2. Pancasila sebagai Pedoman Refleksi Diri
  Pancasila bukan hanya sebuah prinsip yang diterapkan secara kolektif, tetapi juga dapat menjadi alat refleksi diri bagi individu. Melalui internalisasi nilai-nilai Pancasila, individu dapat mengevaluasi bagaimana sikap, tindakan, dan keputusan mereka sejalan dengan cita-cita luhur bangsa. Refleksi dalam Kehidupan Sehari-hari
Setiap sila dalam Pancasila memberikan kerangka untuk mengukur bagaimana seseorang bertindak di masyarakat. Misalnya, apakah tindakan kita mencerminkan rasa keadilan? Apakah kita turut menjaga persatuan dan kebersamaan di tengah perbedaan? Dengan menggunakan Pancasila sebagai cermin, individu dapat menilai apakah mereka sudah menjalani hidup yang selaras dengan nilai-nilai tersebut.
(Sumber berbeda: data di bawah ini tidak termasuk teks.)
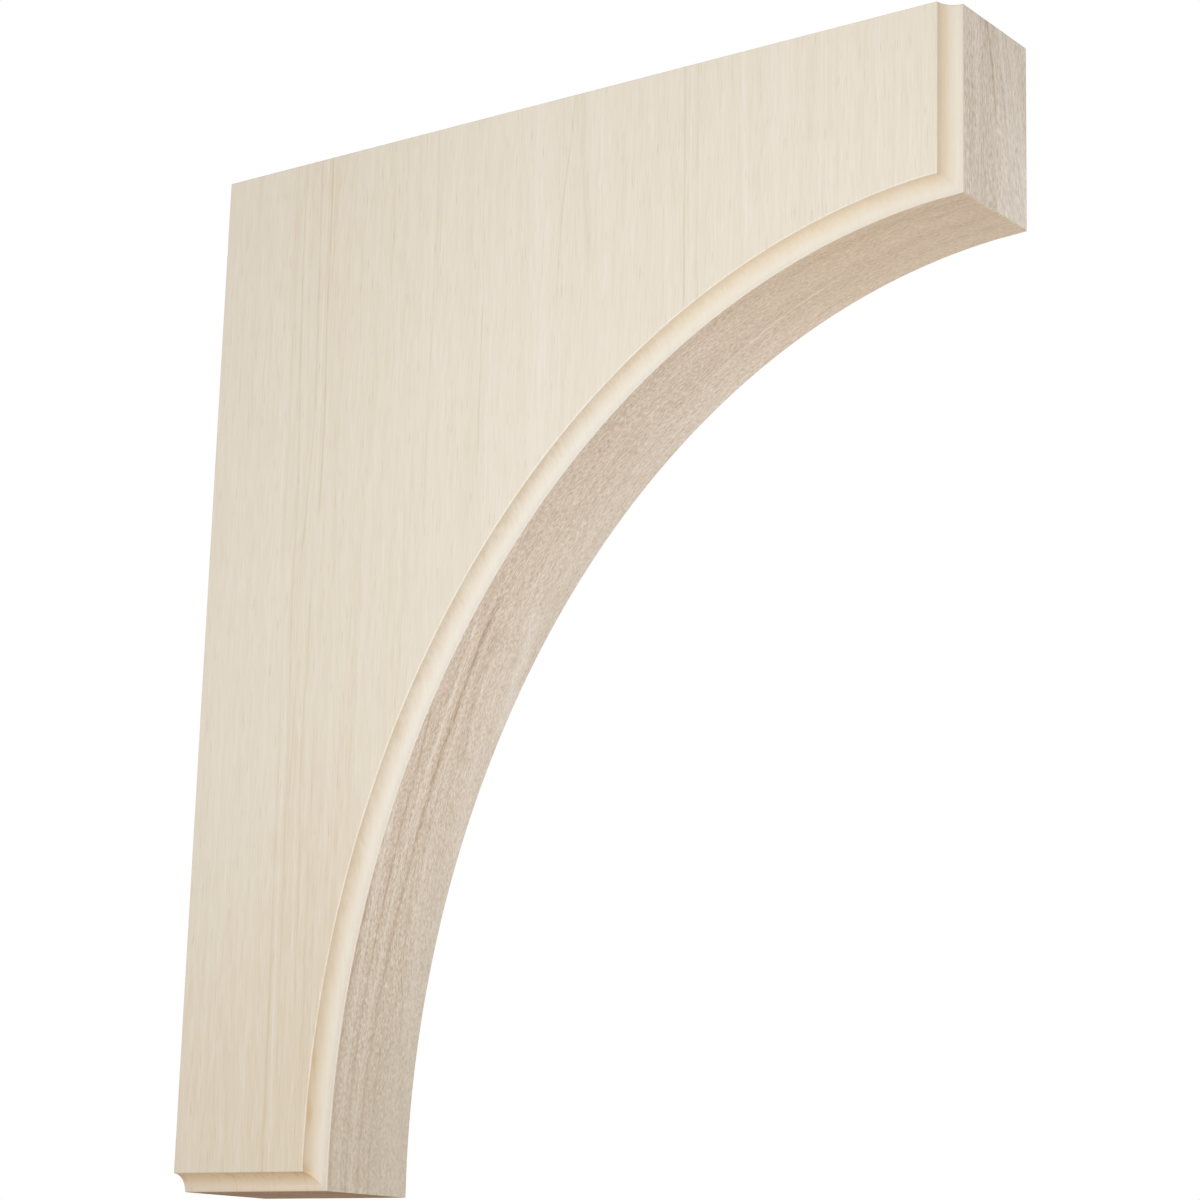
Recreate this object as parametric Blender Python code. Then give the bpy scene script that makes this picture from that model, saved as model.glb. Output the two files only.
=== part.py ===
"""A wooden corbel bracket, made to be fixed to a wall under a beam, shelf or eave.

Metres, +Z up. The origin is the middle of the flat back that goes against the wall. +X points out
from the wall, and the two broad faces look along -Y and +Y.

Seen from the side, the bracket is a block with an elliptical arc sawn out of its lower front corner.
What the arc leaves below is the foot, and what it leaves in front is the nose. A cove runs along the
front edges of both broad faces: down the nose, along the arc and under the foot. The back and the
top are sawn flat, and the cove runs out through them.
"""

import math

import bmesh
import bpy
from mathutils import Vector

# The block
HEIGHT = 0.6096
PROJECTION = 0.508
THICKNESS = 0.0889

# What the arc leaves of the block: the foot's depth along the wall side, the nose's height in front
FOOT_DEPTH = 0.107
NOSE_HEIGHT = 0.105

# The arc's centre lies this far in front of the nose, and this far above the foot's underside
ARC_CENTRE_OUT = 0.0115
ARC_CENTRE_UP = 0.013

# The cove is a quarter circle with its centre on the arris that it takes off
COVE_RADIUS = 0.010

# The raw block is this much larger at the back and the top, before those two are sawn flat
SAW_WASTE = 0.030

# Flat facets that stand for the curves
ARC_FACETS = 64
COVE_FACETS = 8

# Edges that turn by more than this are sharp
SHARP_ANGLE = math.radians(30)

# Pale unfinished wood
WOOD_COLOUR = (0.80, 0.70, 0.56, 1.0)
WOOD_ROUGHNESS = 0.6

BACK = 0.0
TOP = HEIGHT / 2
BOTTOM = -HEIGHT / 2


def clear_scene():
    """Remove every object that is already there."""
    for old in list(bpy.data.objects):
        bpy.data.objects.remove(old, do_unlink=True)


def make_wood():
    """Pale wood, planed and sanded, with no finish on it."""
    wood = bpy.data.materials.new("pale_wood")
    wood.use_nodes = True
    shader = wood.node_tree.nodes["Principled BSDF"]
    shader.inputs["Base Color"].default_value = WOOD_COLOUR
    shader.inputs["Roughness"].default_value = WOOD_ROUGHNESS
    shader.inputs["Metallic"].default_value = 0.0
    return wood


def arc_points():
    """Points (x, z) of the arc, from the foot's front corner to the nose's lower corner."""
    foot_corner = (FOOT_DEPTH, BOTTOM)
    nose_corner = (PROJECTION, TOP - NOSE_HEIGHT)
    centre_x = PROJECTION + ARC_CENTRE_OUT
    centre_z = BOTTOM + ARC_CENTRE_UP

    # The ellipse's half width and half height are the ones that take it through both corners
    foot_x2, foot_z2 = (foot_corner[0] - centre_x) ** 2, (foot_corner[1] - centre_z) ** 2
    nose_x2, nose_z2 = (nose_corner[0] - centre_x) ** 2, (nose_corner[1] - centre_z) ** 2
    mix = foot_x2 * nose_z2 - nose_x2 * foot_z2
    half_width = math.sqrt(mix / (nose_z2 - foot_z2))
    half_height = math.sqrt(mix / (foot_x2 - nose_x2))

    def turn(corner):
        return math.atan2((corner[1] - centre_z) / half_height, (centre_x - corner[0]) / half_width)

    first, last = turn(foot_corner), turn(nose_corner)
    points = []
    for step in range(ARC_FACETS + 1):
        angle = first + (last - first) * step / ARC_FACETS
        x = centre_x - half_width * math.cos(angle)
        z = centre_z + half_height * math.sin(angle)
        points.append((x, z))
    return points


def raw_block(bm, half_depth):
    """The bracket's outline with waste left on at the back and top, from -half_depth to +half_depth."""
    outline = [(BACK - SAW_WASTE, BOTTOM)]
    outline += arc_points()
    outline += [(PROJECTION, TOP + SAW_WASTE), (BACK - SAW_WASTE, TOP + SAW_WASTE)]
    corners = [bm.verts.new((x, -half_depth, z)) for x, z in outline]
    near_face = bm.faces.new(corners)
    pulled = bmesh.ops.extrude_face_region(bm, geom=[near_face])["geom"]
    far_corners = [item for item in pulled if isinstance(item, bmesh.types.BMVert)]
    bmesh.ops.translate(bm, verts=far_corners, vec=(0, 2 * half_depth, 0))
    bmesh.ops.recalc_face_normals(bm, faces=bm.faces)


def raise_coved_faces(bm):
    """Raise both broad faces by the cove's radius, drawing their outline in along the cove's curve."""
    broad = [face for face in bm.faces if abs(face.normal.y) > 0.5]
    quarter = math.pi / 2
    for step in range(COVE_FACETS):
        here, there = quarter * step / COVE_FACETS, quarter * (step + 1) / COVE_FACETS
        inward = COVE_RADIUS * (math.sin(there) - math.sin(here))
        outward = COVE_RADIUS * (math.cos(here) - math.cos(there))
        bmesh.ops.inset_individual(
            bm, faces=broad, thickness=inward, depth=outward, use_even_offset=True
        )


def saw_flat(bm, place, normal):
    """Saw off what lies past a plane, and close the cut."""
    everything = bm.verts[:] + bm.edges[:] + bm.faces[:]
    cut = bmesh.ops.bisect_plane(
        bm, geom=everything, dist=1e-6, plane_co=place, plane_no=normal, clear_outer=True
    )
    rim = [item for item in cut["geom_cut"] if isinstance(item, bmesh.types.BMEdge)]
    bmesh.ops.edgeloop_fill(bm, edges=rim)


def make_bracket():
    """The whole bracket as one solid."""
    bm = bmesh.new()
    raw_block(bm, THICKNESS / 2 - COVE_RADIUS)
    raise_coved_faces(bm)
    saw_flat(bm, Vector((BACK, 0, 0)), Vector((-1, 0, 0)))
    saw_flat(bm, Vector((0, 0, TOP)), Vector((0, 0, 1)))
    bmesh.ops.recalc_face_normals(bm, faces=bm.faces)
    mesh = bpy.data.meshes.new("corbel_bracket")
    bm.to_mesh(mesh)
    bm.free()
    mesh.shade_smooth()
    mesh.set_sharp_from_angle(angle=SHARP_ANGLE)
    mesh.materials.append(make_wood())
    bracket = bpy.data.objects.new("corbel_bracket", mesh)
    bpy.context.scene.collection.objects.link(bracket)
    return bracket


clear_scene()
make_bracket()
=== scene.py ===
"""The looks of a wooden corbel bracket: one solid block of pale, unfinished rubberwood.

Metres, +Z up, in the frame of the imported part: the origin is the middle of the flat back, +X points
out from the wall, and the broad faces look along -Y and +Y. The grain of the block runs up and down,
so the broad faces show long fine lines, the foot and the top show end grain, and the curved
underside passes from long grain at the foot to short grain at the nose.
"""

import math
from collections import namedtuple

import bmesh
import bpy
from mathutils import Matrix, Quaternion, Vector


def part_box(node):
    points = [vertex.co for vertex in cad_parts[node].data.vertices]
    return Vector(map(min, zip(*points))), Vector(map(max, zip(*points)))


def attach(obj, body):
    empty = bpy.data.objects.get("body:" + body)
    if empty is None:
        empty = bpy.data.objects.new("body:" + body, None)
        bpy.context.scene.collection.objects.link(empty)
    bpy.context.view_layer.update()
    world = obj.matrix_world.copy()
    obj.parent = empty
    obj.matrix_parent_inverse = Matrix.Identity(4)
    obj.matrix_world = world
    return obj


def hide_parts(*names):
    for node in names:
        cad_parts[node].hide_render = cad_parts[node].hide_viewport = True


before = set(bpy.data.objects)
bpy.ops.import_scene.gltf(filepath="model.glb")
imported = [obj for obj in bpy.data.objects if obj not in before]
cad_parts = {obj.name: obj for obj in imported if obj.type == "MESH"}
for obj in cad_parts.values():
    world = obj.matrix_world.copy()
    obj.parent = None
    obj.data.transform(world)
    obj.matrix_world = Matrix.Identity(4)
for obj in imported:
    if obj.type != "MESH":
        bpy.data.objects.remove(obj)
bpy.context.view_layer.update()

# The block, read from the frame
LOW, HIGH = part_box("corbel_bracket")
BACK, PROJECTION = LOW.x, HIGH.x
BOTTOM, TOP = LOW.z, HIGH.z
THICKNESS = HIGH.y - LOW.y

# What the arc leaves of the block: the foot's depth out from the wall, and the nose's height
FOOT_DEPTH = 0.107
NOSE_HEIGHT = 0.105

# The arc's centre lies this far in front of the nose, and this far above the foot's underside
ARC_CENTRE_OUT = 0.0115
ARC_CENTRE_UP = 0.013

# The cove is a quarter circle with its centre on the arris that it takes off
COVE_RADIUS = 0.010

# The raw block is this much larger at the back and the top, before those two are sawn flat
SAW_WASTE = 0.030

# Steps that stand for the curves, the run at both ends of the arc that is left straight so that the
# cove can turn its corner there, and the easing that sandpaper leaves on every arris
ARC_STEPS = 192
MITRE_RUN = 0.014
COVE_STEPS = 16
ARRIS = 0.0006
ARRIS_STEPS = 2
SHARP_ANGLE = math.radians(20)

# A face lies in a plane, or looks along an axis, when it is this near to doing so
FLAT_WITHIN = 1e-5
SQUARE_ON = 0.999

# The surfaces of the block, in the order of its materials
BROAD_FACE, COVE, UNDERSIDE, NOSE_FRONT, END_GRAIN, BACK_FACE = range(6)

# The vertex attribute that runs across the cove, from 0 at its outer edge to 1 at the broad face
COVE_SHARE = "cove_share"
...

  Pengembangan Karakter dan Kepribadian Dalam psikologi, pengembangan diri sering kali melibatkan pemahaman tentang nilai-nilai yang mendasari tindakan kita. Pancasila, dengan segala kedalamannya, menawarkan fondasi moral yang kuat untuk membangun kepribadian yang baik. Seseorang yang memahami dan menerapkan Pancasila dalam kehidupan sehari-hari akan memiliki integritas, rasa kemanusiaan yang tinggi, serta dedikasi terhadap kepentingan bersama.
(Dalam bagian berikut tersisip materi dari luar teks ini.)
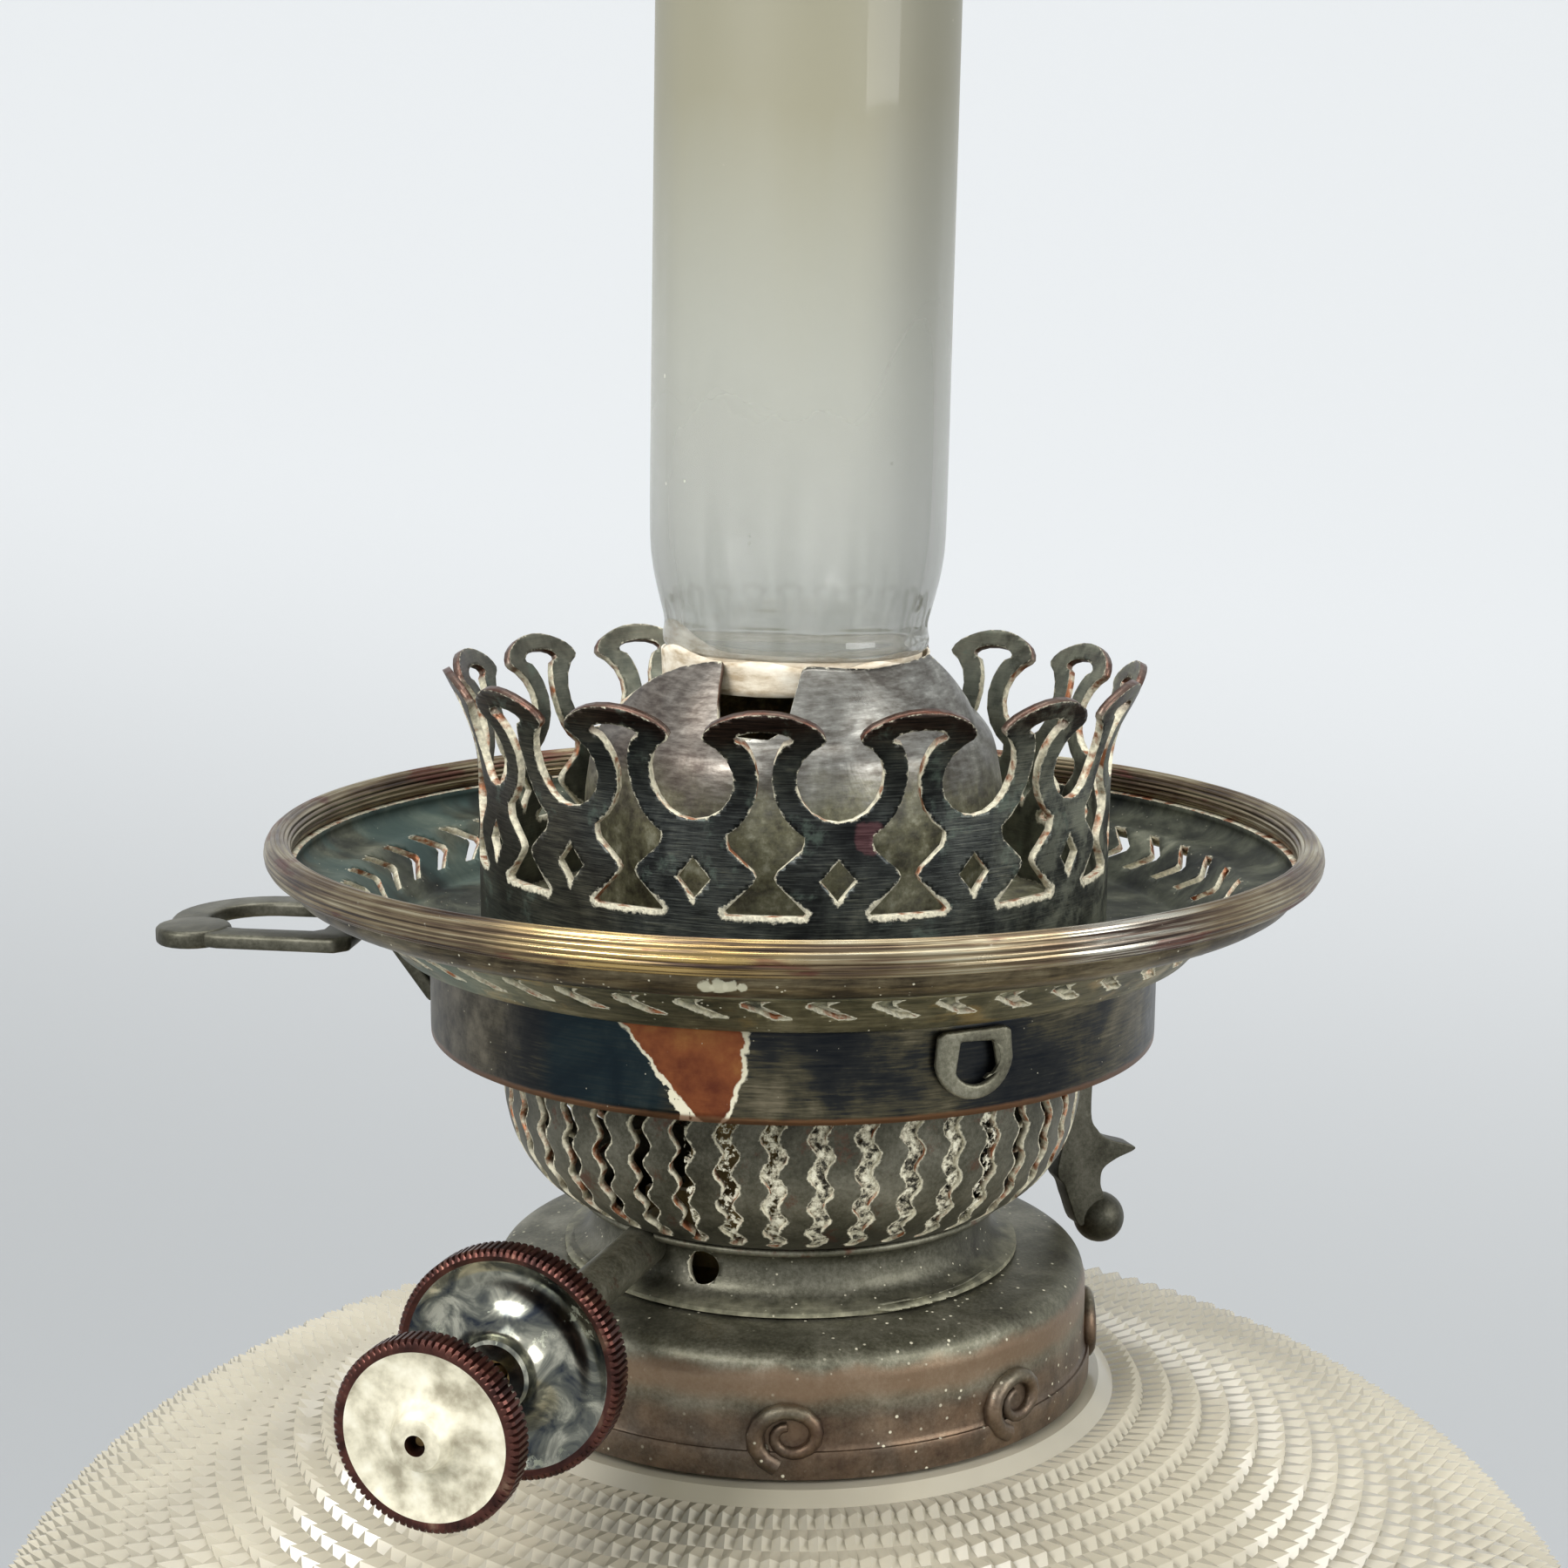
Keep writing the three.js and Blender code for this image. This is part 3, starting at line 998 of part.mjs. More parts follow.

3. Dinamika Psikologis Pancasila dalam Konteks Sosial
  Pancasila juga memainkan peran penting dalam membentuk dinamika sosial bangsa Indonesia. Nilai-nilai yang terkandung di dalamnya memengaruhi interaksi sosial, memperkuat rasa persatuan, dan menciptakan harmoni di tengah keberagaman. Membangun Toleransi dan KerukunanDalam masyarakat yang multikultural seperti Indonesia, peran Pancasila sangat penting dalam memupuk rasa toleransi. Psikologi sosial menunjukkan bahwa konflik dapat diminimalkan ketika masyarakat memiliki nilai bersama yang menghargai perbedaan, seperti yang diungkapkan dalam sila Ketiga dan Kedua Pancasila.  Mengurangi Polarisasi Sosial Polarisasi dan konflik sosial dapat terjadi ketika nilai-nilai yang dianut oleh kelompok-kelompok dalam masyarakat bertentangan. Dengan kembali pada prinsip-prinsip Pancasila, terutama sila keempat tentang musyawarah dan kebijaksanaan, masyarakat dapat mencegah perpecahan dan memperkuat dialog dalam menyelesaikan perbedaan.